A look at Nebius stock
Nebius has lofty goals -- it wants to secure 1 gigawatt worth of cloud computing capacity by 2026. That's the equivalent of the amount of electricity generated by a nuclear reactor.Currently, its data centers use roughly 220 megawatts of power, and new projects are in the works in New Jersey, the U.K., Israel, and Finland.
But building out that much cloud infrastructure takes a lot of capital investment. That's why Nebius announced a new fundraising round that includes a private offering of $2 billion in convertible senior notes, as well as a public offering of $1 billion in common stock. And those funding moves come on top an offering of $1 billion in senior convertible notes that it completed in June.
That's a lot of capital to raise, but management says the Microsoft deal makes it possible.
"We believe this will enable us to aggressively grow our core business in 2026 and beyond as we aim to scale our global data center portfolio, including through new greenfield sites, and the expansion of our customer base, from AI native tech start-ups to larger enterprises," the company said in a statement.

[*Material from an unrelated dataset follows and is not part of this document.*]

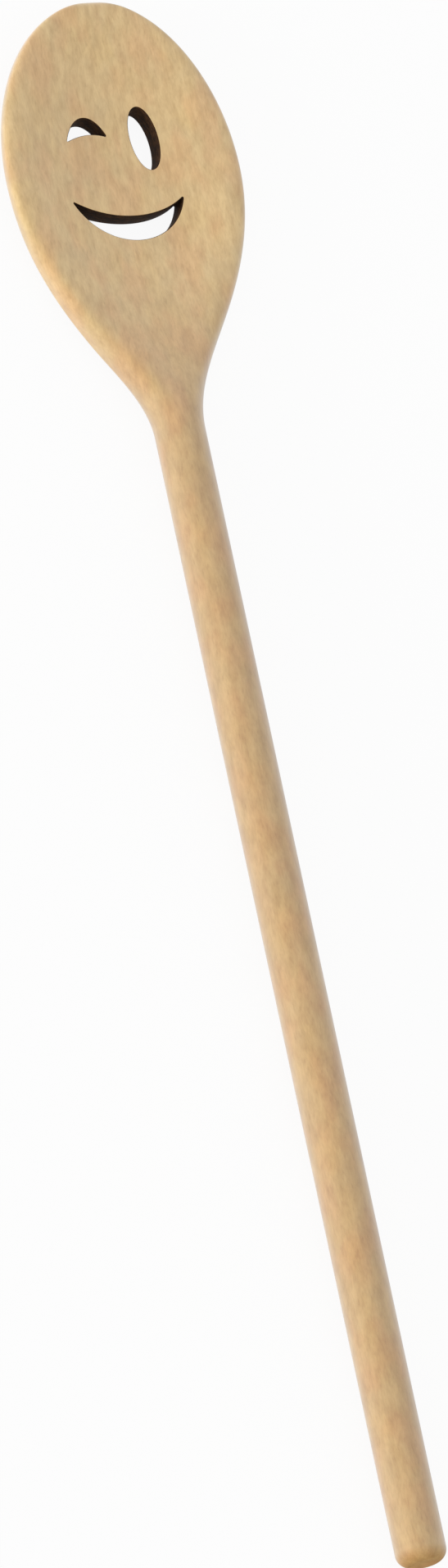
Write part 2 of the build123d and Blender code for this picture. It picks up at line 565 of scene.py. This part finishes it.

The company posted a net loss of $91.5 million in the second quarter as its spending accelerated. But it's also important to recognize that its revenue for the quarter was $105.1 million, up 625% from a year earlier. It also increased its annual run rate revenue forecast for the end of this year from its prior range of $750 million to $1 billion to a range of $900 million to $1.1 billion.
"We are in the midst of a once-in-a-generation opportunity," CEO Arkady Volozh said in a letter to shareholders. "Demand for AI infrastructure -- compute, software and services -- is only going to get stronger."
The bottom line
Many AI stocks have slipped lately, and shares of unprofitable companies like Nebius naturally are going to be more volatile, particularly when there's talk of an AI bubble. So investors should understand there are risks to buying this stock.
But the company is making massive strides. The Microsoft deal is a game changer, and Nebius is providing a service that is in heavy demand. According to Yahoo! Finance, the analysts following Nebius have a consensus 12-month price target of $156.40 on the stock. That's about 40% higher than it trades now.
While Nebius isn't an appropriate pick for every investor, those who have strong tolerances for risk should feel comfortable adding it to their portfolios.